El alivio llegaba cada fin de semana cuando nos vestíamos con la ropa de los sábados. Si al día siguiente el plan era tranquilo, podíamos usarla de nuevo. Vestidos con florcitas, polleras escocesas, jardineros de jean, shoggings matelaseados, pulóveres tejidos por mi tía Tere, cuellitos de broderie, con las Topper o guillerminas. Si el plan era más aventurero usábamos zapatillas viejas con prendas que se pudieran ensuciar.
Muda para salir, muda para jugar y muda escolar. Las Bronco recién volvían a escena con la angustia del domingo a la nochecita. Las mudas de ropa marcaban los días, como las zapatillas las crisis.
Un sábado cualquiera, no recuerdo si nos juntábamos con alguien, salíamos o cenaríamos carne al horno con papas, mi mamá nos puso los vestidos de viyela floreados. Tenían moño en la cintura, voladito en los puños, florcitas, y eran ideales para girar inflando la parte de abajo. Pero lo mejor de todo era que las flores del mío eran rosita. Casi siempre nos vestían con la misma prenda en distintos colores, pero, además de que mi mamá no era muy amante del rosa, a mi hermana casi siempre le tocaba en tonos rojo, bordó o amarillo, y a mí, azul, celeste o verde. Esta vez me había tocado el rosa.
Ese vestido me hacía explorar un costado mío poco conocido: el del estereotipo femenino. Con can canes blancos y zapatitos haciendo juego practicaba movimientos nuevos, no me arrastraba por el piso y alimentaba el gusto por los juegos delicados. Como hacía frío, al día siguiente nos quedaríamos en casa, y podría seguir ejercitando hablar suave y cortés. Con viento a favor no pelearía con mis hermanas.

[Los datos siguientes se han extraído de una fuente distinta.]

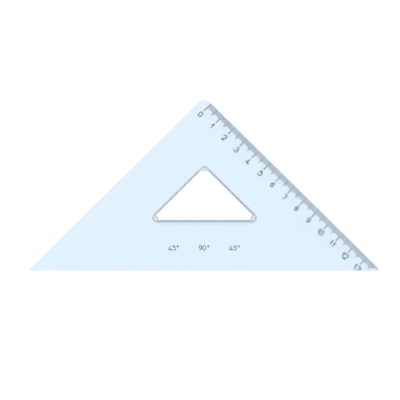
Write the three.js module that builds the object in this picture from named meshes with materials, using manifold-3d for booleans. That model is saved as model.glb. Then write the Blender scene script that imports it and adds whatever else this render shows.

Pero mi papá improvisó un gran plan dominguero y nos invitó a ver el rally en las sierras. A mí me encantaban los autos de carrera y todas las cosas que le gustaban a mi viejo. Saldríamos al amanecer para poder entrar antes de que cerraran el circuito. Llevaríamos almohadas y frazadas en el auto para seguir durmiendo si teníamos sueño. Me dolió la idea de no seguir con el vestidito, pero la propuesta del rally era única.
Nos despertaron aún de noche y me levanté de un salto de la emoción. Mientras mi papá preparaba todo lo necesario para hacer asado, mi mamá preparaba conservadora, canasta y equipo de mate.
A los pies de la cama nos había dejado listo lo que teníamos que ponernos: camiseta, polera, pullover, jean, medias de toalla y las re contra mil detestadas Bronco. Un plan alucinante arruinado por esas zapatillas de mierda. No, no y no. En la escuela me las venía bancando, pero en el rally no. Una estupidez porque eran ideales para caminar en la tierra y treparme a las piedras, hasta me habrían protegido de picaduras de víboras o de una brasa caliente. Por fin su fabricación estaba justificada, pero se me cruzaron los cables, y yo, que siempre me había identificado con Laura Ingalls, me encapriché como Nellie Oleson.
Con las manos en la cintura interrumpí el trajín de mi mamá para decirle: _Yo con esas zapatillas no voy.
Y ella, rápida como un rayo, me fulminó: _Bueno, no vayas.
El orgullo a veces tiene connotaciones positivas, pero cuando se lo combina con ser terca como una mula, el orgullo es una pena. Mi mamá me había tirado esa respuesta para que yo no me pusiera pesada tan temprano, no me estaba desafiando.
Un rato después los veía alejarse en el Peugeot 504 celeste, tapados de entusiasmo y cosas con olor a camping. Vestida con florcitas rosas me tragaba el llanto, mientras mi abuela me agarraba de la mano para que entráramos a su casa.

Me trajiste de vuelta unos recuerdos de mi infancia también de zapatillas grandes, juegos y caprichos. Bello relato.